The order opens by declaring that “it is the policy of this Administration to rigorously enforce our immigration laws” while “maintain[ing] family unity, including by detaining alien families together where appropriate and consistent with law and available resources.”
The order requires the Department of Homeland Security (DHS) to, “by the extent permitted by law and subject to the availability of appropriations,” hold in custody families, or members of families, who face pending criminal charges for illegal entry or other immigration proceedings—that is, both criminal and administrative proceedings. This is a change from the administration’s previous policy, under which adults being prosecuted for illegal entry were held separate from minors with whom they may have entered. The order provides, however, that DHS may separate families when “there is a concern that detention of a child with the child's alien parent would post a risk to the child’s welfare.”
All heads of executive departments and agencies must make available to DHS any facilities that could be used to house and care for families pending immigration proceedings. The Defense Department is specifically directed to construct any facilities that may be necessary toward that end “if necessary and consistent with law.”

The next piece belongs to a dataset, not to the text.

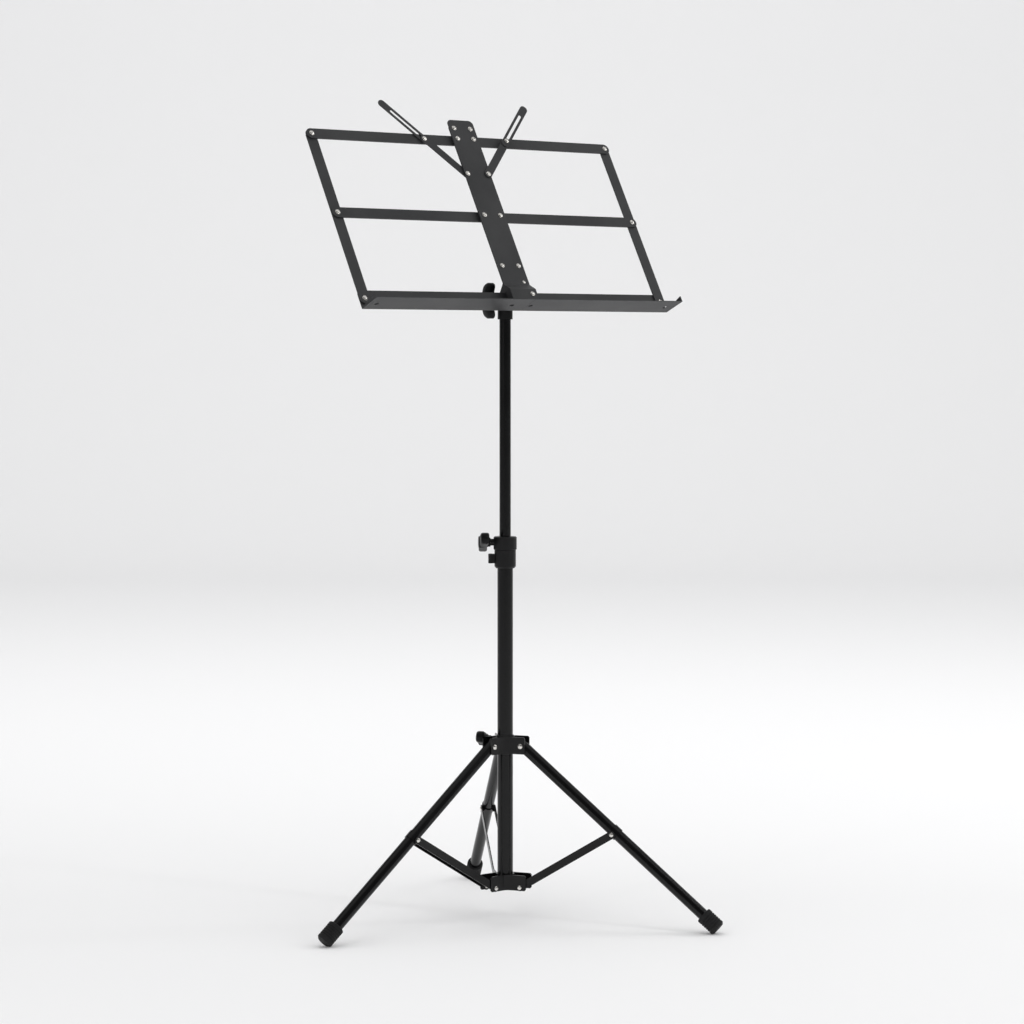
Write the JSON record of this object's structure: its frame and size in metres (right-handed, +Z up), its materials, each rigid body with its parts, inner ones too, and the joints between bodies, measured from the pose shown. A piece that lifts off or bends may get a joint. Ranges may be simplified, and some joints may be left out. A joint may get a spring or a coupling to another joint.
{
  "type": "music stand",
  "caption": "Folding music stand: a telescopic pole on a sliding-collar tripod carries a tilting desk of flat pivoted bars with a ledge and swinging page holders.",
  "frame": {"origin": "on the axis of the vertical pole, at floor level under the foot caps", "axes": "+Z up along the pole; the desk faces -Y, so the reader sits on the -Y side; +X to the reader's right, along the desk's bars"},
  "size_m": [0.5814, 0.5573, 1.1563],
  "materials": {
    "tube_black": "gloss",
    "desk_black": "satin",
    "collar_black": "satin",
    "knob_black": "satin",
    "rubber_black": "matte",
    "nickel": "polished",
    "bush_plastic": "matte"
  },
  "bodies": {
    "base": {"lower_tube": "tube_black", "tube_end_plug": "collar_black", "hub_bracket": "tube_black", "collar_shell": "collar_black", "collar_ring": "collar_black"},
    "slide": {"slide_bracket": "tube_black", "slide_bush": "bush_plastic", "leg_hinge_rivets": "nickel"},
    "tripod_knob": {"tripod_knob": "knob_black", "tripod_knob_screw": "nickel"},
    "height_knob": {"height_knob": "knob_black", "height_knob_screw": "nickel"},
    "mast": {"upper_tube": "tube_black", "upper_tube_bush": "bush_plastic"},
    "head": {"swivel_head": "collar_black"},
    "desk": {"centre_plate": "desk_black", "tilt_bracket": "desk_black", "tilt_bolt": "nickel", "plate_rivets": "nickel", "bar_pivot_rivets": "nickel", "page_pivot_rivets": "nickel"},
    "tilt_knob": {"tilt_knob": "knob_black"},
    "leg_front": {"leg_tube_front": "tube_black", "foot_cap_front": "rubber_black", "leg_clip_front": "tube_black", "leg_clip_pin_front": "nickel"},
    "brace_front": {"brace_pair_front": "tube_black", "brace_rivets_front": "nickel"},
    "leg_left": {"leg_tube_left": "tube_black", "foot_cap_left": "rubber_black", "leg_clip_left": "tube_black", "leg_clip_pin_left": "nickel"},
    "brace_left": {"brace_pair_left": "tube_black", "brace_rivets_left": "nickel"},
    "leg_rear": {"leg_tube_rear": "tube_black", "foot_cap_rear": "rubber_black", "leg_clip_rear": "tube_black", "leg_clip_pin_rear": "nickel"},
    "brace_rear": {"brace_pair_rear": "tube_black", "brace_rivets_rear": "nickel"},
    "top_bar_left": {"top_bar_left": "desk_black"},
    "middle_bar_left": {"middle_bar_left": "desk_black"},
    "strut_left": {"side_strut_left": "desk_black", "strut_rivets_left": "nickel"},
    "tray_left": {"tray_half_left": "desk_black"},
    "page_arm_left": {"page_arm_left": "desk_black", "page_stud_left": "nickel"},
    "page_finger_left": {"page_finger_left": "desk_black"},
    "top_bar_right": {"top_bar_right": "desk_black"},
    "middle_bar_right": {"middle_bar_right": "desk_black"},
    "strut_right": {"side_strut_right": "desk_black", "strut_rivets_right": "nickel"},
    "tray_right": {"tray_half_right": "desk_black"},
    "page_arm_right": {"page_arm_right": "desk_black", "page_stud_right": "nickel"},
    "page_finger_right": {"page_finger_right": "desk_black"}
  },
  "joints": [
    {"name": "tripod_slide", "type": "slide", "parent": "base", "child": "slide", "axis": [0, 0, 1], "range_m": [0, 0.13856]},
    {"name": "tripod_knob_turn", "type": "hinge", "parent": "slide", "child": "tripod_knob", "pos_m": [0, 0, 0.2525], "axis": [-0.5446, 0.8387, 0], "range_deg": [0, 270]},
    {"name": "height_knob_turn", "type": "hinge", "parent": "base", "child": "height_knob", "pos_m": [0, 0, 0.533], "axis": [-0.866, 0.5, 0], "range_deg": [0, 270]},
    {"name": "mast_height", "type": "slide", "parent": "base", "child": "mast", "axis": [0, 0, 1], "range_m": [-0.27, 0.05]},
    {"name": "head_swivel", "type": "hinge", "parent": "mast", "child": "head", "pos_m": [0, 0, 0.85], "axis": [0, 0, 1], "range_deg": [-180, 180]},
    {"name": "desk_tilt", "type": "hinge", "parent": "head", "child": "desk", "pos_m": [0, 0.003, 0.8708], "axis": [-1, 0, 0], "range_deg": [-25, 55]},
    {"name": "tilt_knob_turn", "type": "hinge", "parent": "desk", "child": "tilt_knob", "pos_m": [0, 0.003, 0.8708], "axis": [-1, 0, 0], "range_deg": [0, 270]},
    {"name": "leg_hinge_front", "type": "hinge", "parent": "slide", "child": "leg_front", "pos_m": [0.01416, -0.02181, 0.2465], "axis": [0.8387, 0.5446, 0], "range_deg": [0, 50.3]},
    {"name": "brace_hinge_front", "type": "hinge", "parent": "base", "child": "brace_front", "pos_m": [0.01416, -0.02181, 0.047], "axis": [-0.8387, -0.5446, 0], "range_deg": [0, 59.7]},
    {"name": "leg_hinge_left", "type": "hinge", "parent": "slide", "child": "leg_left", "pos_m": [-0.02596, -0.00136, 0.2465], "axis": [0.0523, -0.9986, 0], "range_deg": [0, 50.3]},
    {"name": "brace_hinge_left", "type": "hinge", "parent": "base", "child": "brace_left", "pos_m": [-0.02596, -0.00136, 0.047], "axis": [-0.0523, 0.9986, 0], "range_deg": [0, 59.7]},
    {"name": "leg_hinge_rear", "type": "hinge", "parent": "slide", "child": "leg_rear", "pos_m": [0.0118, 0.02317, 0.2465], "axis": [-0.891, 0.454, 0], "range_deg": [0, 50.3]},
    {"name": "brace_hinge_rear", "type": "hinge", "parent": "base", "child": "brace_rear", "pos_m": [0.0118, 0.02317, 0.047], "axis": [0.891, -0.454, 0], "range_deg": [0, 59.7]},
    {"name": "fold_left", "type": "hinge", "parent": "desk", "child": "middle_bar_left", "pos_m": [-0.0137, 0.03623, 0.98789], "axis": [0, 0.8607, -0.509], "range_deg": [0, 78]},
    {"name": "top_bar_hinge_left", "type": "hinge", "parent": "desk", "child": "top_bar_left", "pos_m": [-0.0137, 0.10144, 1.09815], "axis": [0, 0.8607, -0.509], "range_deg": [0, 78]},
    {"name": "tray_hinge_left", "type": "hinge", "parent": "desk", "child": "tray_left", "pos_m": [-0.0137, -0.02872, 0.86981], "axis": [0, 0.8607, -0.509], "range_deg": [0, 78]},
    {"name": "strut_hinge_left", "type": "hinge", "parent": "middle_bar_left", "child": "strut_left", "pos_m": [-0.254, 0.03778, 0.98697], "axis": [0, 0.8607, -0.509], "range_deg": [-78, 0]},
    {"name": "page_arm_hinge_left", "type": "hinge", "parent": "desk", "child": "page_arm_left", "pos_m": [-0.0175, 0.0679, 1.04909], "axis": [0, 0.8607, -0.509], "range_deg": [-8, 33]},
    {"name": "page_finger_slide_left", "type": "slide", "parent": "page_arm_left", "child": "page_finger_left", "axis": [0.6691, -0.3783, -0.6397], "range_m": [0, 0.048]},
    {"name": "fold_right", "type": "hinge", "parent": "desk", "child": "middle_bar_right", "pos_m": [0.0137, 0.03623, 0.98789], "axis": [0, -0.8607, 0.509], "range_deg": [0, 78]},
    {"name": "top_bar_hinge_right", "type": "hinge", "parent": "desk", "child": "top_bar_right", "pos_m": [0.0137, 0.10144, 1.09815], "axis": [0, -0.8607, 0.509], "range_deg": [0, 78]},
    {"name": "tray_hinge_right", "type": "hinge", "parent": "desk", "child": "tray_right", "pos_m": [0.0137, -0.02872, 0.86981], "axis": [0, -0.8607, 0.509], "range_deg": [0, 78]},
    {"name": "strut_hinge_right", "type": "hinge", "parent": "middle_bar_right", "child": "strut_right", "pos_m": [0.254, 0.03778, 0.98697], "axis": [0, -0.8607, 0.509], "range_deg": [-78, 0]},
    {"name": "page_arm_hinge_right", "type": "hinge", "parent": "desk", "child": "page_arm_right", "pos_m": [0.0175, 0.06437, 1.05118], "axis": [0, -0.8607, 0.509], "range_deg": [-8, 33]},
    {"name": "page_finger_slide_right", "type": "slide", "parent": "page_arm_right", "child": "page_finger_right", "axis": [-0.6691, -0.3783, -0.6397], "range_m": [0, 0.048]}
  ],
  "couplings": [
    {"joint": "leg_hinge_front", "follows": "tripod_slide", "rad_per_m": 6.3361},
    {"joint": "brace_hinge_front", "follows": "tripod_slide", "rad_per_m": 7.5194},
    {"joint": "leg_hinge_left", "follows": "tripod_slide", "rad_per_m": 6.3361},
    {"joint": "brace_hinge_left", "follows": "tripod_slide", "rad_per_m": 7.5194},
    {"joint": "leg_hinge_rear", "follows": "tripod_slide", "rad_per_m": 6.3361},
    {"joint": "brace_hinge_rear", "follows": "tripod_slide", "rad_per_m": 7.5194},
    {"joint": "top_bar_hinge_left", "follows": "fold_left", "ratio": 1},
    {"joint": "tray_hinge_left", "follows": "fold_left", "ratio": 1},
    {"joint": "strut_hinge_left", "follows": "fold_left", "ratio": -1},
    {"joint": "top_bar_hinge_right", "follows": "fold_right", "ratio": 1},
    {"joint": "tray_hinge_right", "follows": "fold_right", "ratio": 1},
    {"joint": "strut_hinge_right", "follows": "fold_right", "ratio": -1}
  ]
}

The order has two additional provisions regarding the Justice Department. It orders the attorney general to prioritize the handling of cases involving families. It also directs the attorney general to seek to modify a 21-year-old settlement agreement that stipulates that the government cannot hold minors in immigration detention for more than 20 days. The Trump administration has pointed to that agreement—called the “Flores settlement” after Flores v. Reno, the case in which it was reached—as the reason it has said it must separate children from their parents. To achieve its goal of prosecuting all illegal-entry cases, the government must hold parents in detention—but Flores bars the government from holding children under such circumstances for long periods of time. The order directs Attorney General Jeff Sessions to “promptly” request that Judge Dolly Gee, the federal judge in the U.S. District Court for the Central District of California who oversees the Flores settlement, modify the agreement to allow for extended detention of children with their parents “throughout the pendency of criminal proceedings for improper entry or any removal or other immigration proceedings.”
It is not clear what will happen if the administration is unable to secure an amendment to the Flores agreement. In a media call after the order was released, senior Justice Department official Gene Hamilton suggested that, absent new authority from a federal judge to detain children for longer than is currently allowed, the practice of separating families may resume at the 20-day mark. Hamilton also voiced support for legislation that would allow for prolonged detention of children alongside their parents.
Meanwhile, the order says nothing about reuniting the more than 2,300 children who have already been separated from their parents. While a Department of Health and Human Services official initially stated that the department is not to apply the executive order to children currently in HHS custody, a statement released later Wednesday said that HHS that it is “awaiting guidance on the matter.”
In the meantime, the administration faces ongoing legal challenges. The ACLU is seeking a class-action lawsuit to halt the separation of children and families without good cause; a status conference is scheduled for Thursday in light of the executive order. And two lawsuits have been filed in the U.S. District Court for the District of Columbia—one on behalf of a mother from Guatemala released from custody but not yet reunited with her son, and one on behalf of three migrant parents separated from their children in detention. Whatever the administration hoped to achieve with its order, the legal knot that President Trump’s immigration enforcement policy created is far from untangled.